Moreover, RAs must take care to speak correctly about identity. Thus, to take an example from the slide deck, it would be improper to ask a question this way: “Resident Hannah, we are having a Black History month program for February, can you share your experience of being black at UVA?”
“It is not the responsibility of someone from a certain identity group to share their experience,” the document admonishes. “It is your responsibility to create a space where people feel comfortable sharing, if they feel inclined to do so.”
For the benefit of newbie RAs, the author provided the following list of DEIB resources, all of which are loaded with DEI concepts.
Mental Health Matters
Celebrating Cultural Holidays
How to Plan a DEI Program
Inclusivity and You
Know Your Privilege
Supporting Trans and Non-Binary Residents
Charlottesville Community DEI Resources
Utilizing Student Affairs Resources
Countering the Model Minority Myth
Advice in the “Programming Bank” prescribes how events should unfold point by point.
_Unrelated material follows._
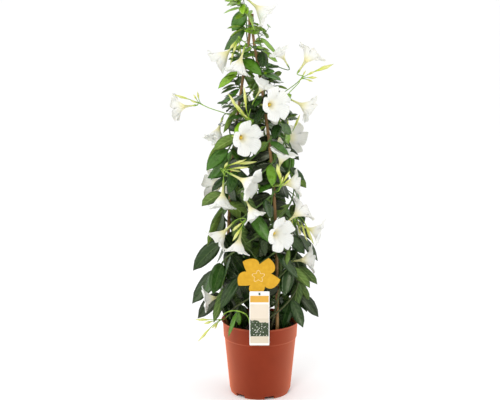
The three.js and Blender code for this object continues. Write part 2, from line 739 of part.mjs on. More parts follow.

Regarding food events, RAs are told to “engage residents in a discussion while everyone eats. “Focus not only on the traditions, histories, or origins of the food, but also the flavors and how they may be different or similar to foods from the residents’ own cultures.”
Another “active event” suggests that RAs give participants six index cards and write the following words on the front: Race, Gender Identity, Sexual Orientation, Religious Identity, Ability Status, Economic Status. Flip over the cards and write a few phrases about what the word means to them and “how that identity has shaped their experience at UVA and in life.”
Source: “Programming Bank, 2023-24”
Yet another activity uses art to explore identity. Residents are instructed to create a painting that “helps them to identify, further explore, and connect with an identity that they hold, something that represents their experience holding this identity.”
The consequences
Exploring racial, sexual and gender identity is meant, with the best of intentions, to include members of groups that were once excluded from the American mainstream. However, UVA has presented no evidence that DEIB works. A case can be made that students feel no greater sense of “belonging” today than they did, say, ten years ago — perhaps less. Anecdotal evidence suggests that, to the contrary, the emphasis on identity has accentuated racial sensitivities and tensions, not reduced them.
Last year a controversy erupted over the racial distribution of RAs to the dormitories. Under the rubric of student self-governance, the SRs (senior resident advisors) designated which RAs were assigned to which dormitory. Ideally, from UVA’s point of view, RAs would be distributed fairly evenly by race, sex, gender, religion, and disability so each dormitory was “diverse.” But the decision-making process got tangled up with identity fixations.
Many Black and Hispanic students wanted to share the same buildings as others with the same identity. That created a problem — too many White RAs in the other facilities, thus not enough diversity. UVA housing administrators stepped in. In an opaque process that made a mockery of student self-governance, they told the student RA co-chairs to reorder the assignments to achieve a more desirable demographic mix and then report back to get approval.
UVA President Jim Ryan is scheduled to report to the Board of Visitors today how UVA is complying with its directive to eliminate racial preferences and DEI from UVA. After years of “inclusive excellence,” both are so deeply insinuated into UVA life that it will be impossible for him to provide a comprehensive response. Hopefully, he will at least touch upon DEI in UVA’s dormitories. Much work needs to be done.